Courtesy of Sundance Institute

Editor’s Note: Vanyaland Film Editor Nick Johnston is back in Utah covering the 2023 Sundance Film Festival, and the premieres are already flowing. Scan through our full coverage of Sundance reviews from this year’s festival as they are published, and check out our full archives of past editions.

At risk of shedding all of the so-few cool points I’ve accumulated in my years on this planet, I’m going to admit something you probably have already guessed: I, at one point, was a theater kid. It’s a time I look back on in my life fondly, if often accompanied by cringing when I think of the specific details – the English accent I mauled in a performance of Blood Brothers when I was at the tail end of my brilliant career is just one example of in a thousand errors – because of the friendships I made and the goofy art I got a chance to contribute to. You learn and live a lot (remember, a month or two in the life of an 11-year-old is a decent chunk of their lived experience at that point) in something like a summer camp, and though I never did an overnight in-the-middle-of-nowhere like the cast of Molly Gordon and Nick Lieberman’s Theater Camp, I, like many who will probably seek this film out, recognized a whole host of very specific details that only could have emerged from one’s own experience. That, after all, can be easily gleaned from the way the film starts: a collection of real home movies from the cast members’ childhoods, including one where Gordon (who also stars in the film) and her bestie Ben Platt (he of Dear Evan Hansen infamy) duet, sporting the kind of ’90s miniature-adult wear that is vaguely reminiscent of if the Bugsy Malone cast decided to do a season of Dallas. Though I’m not particularly into popular theater anymore (there’s a reason I review movies, after all) and I’m breaking plenty of cardinal rules of film journalism by giving you a biography you are certain to not really give a damn about, I’m doing so for a reason: I should be the target audience for this movie. Theater Camp is directly meant to evoke a sense of nostalgia for those lost glory days of joyous camaraderie and Phantom singalongs at the lunch table, but it’s surprisingly flat and, worse, not particularly funny.
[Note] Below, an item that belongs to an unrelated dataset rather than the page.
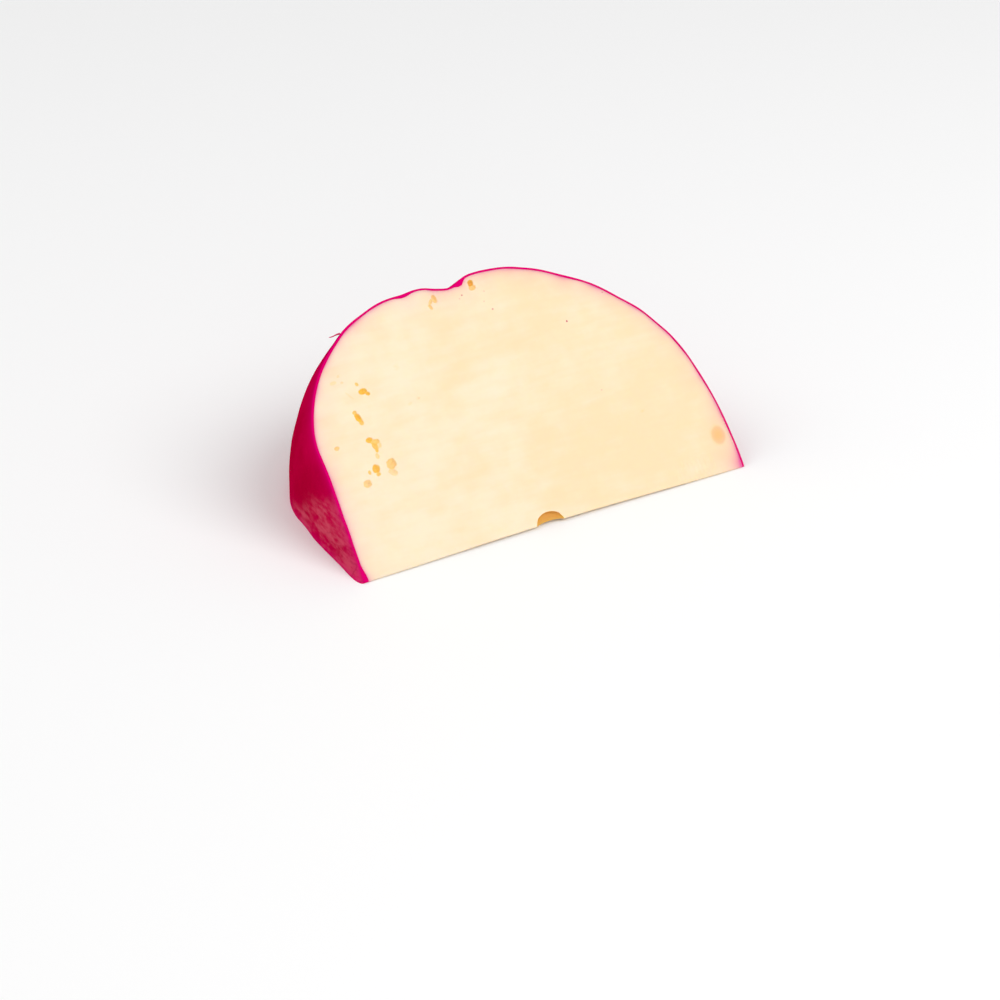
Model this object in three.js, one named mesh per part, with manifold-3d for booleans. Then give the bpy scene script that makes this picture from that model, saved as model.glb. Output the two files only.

After a brief and genuinely pretty funny prologue, in which Joan (a deeply underused Amy Sedaris), the owner and operator of AdirondACTS – a sleepaway summer camp that serves as our setting – suffers a seizure from the strobe lights used during a production of Bye Bye Birdie and winds up in a coma, the problems begin to emerge as if they were trying to hit their mark for the spotlight. Theater Camp is a mockumentary that attempts to directly parody the kind of kids-shooting-for-their-dreams fluff like Spellbound that Sundance often programs. One might have assumed that it would have focused on the kids, given that their arcs are, you know, compelling. But Gordon and Lieberman see the plight of the counselors and Joan’s son Troy, a business-influencer type played by American Vandal’s Jimmy Tatro, as they attempt to hold the whole enterprise together in Joan’s absence.

The camp’s weeks away from defaulting on its mortgage, and Troy’s been drafted to try and save the whole thing from total collapse. He’s a moron when it comes to both matters of theater and business, but lurking under the shutter-shades douchebaggery lies a pretty decent heart, and few, if any of the councilors see that. Though there are a few of them, the two key players are Amos (Platt) and Rebecca-Diane (Gordon), a pair of songwriting and directing partners who once were the stars of AdirondACTS in their glory days and now have settled for teaching about theater after years of toil and anonymity. They craft an original production each year – this year’s is focused on bringing Joan’s history to the stage in a pithily-titled musical entitled Joan, Still – and the film “documents” both Troy’s attempts to save (or sell) the camp, and the production process for the pair’s musical.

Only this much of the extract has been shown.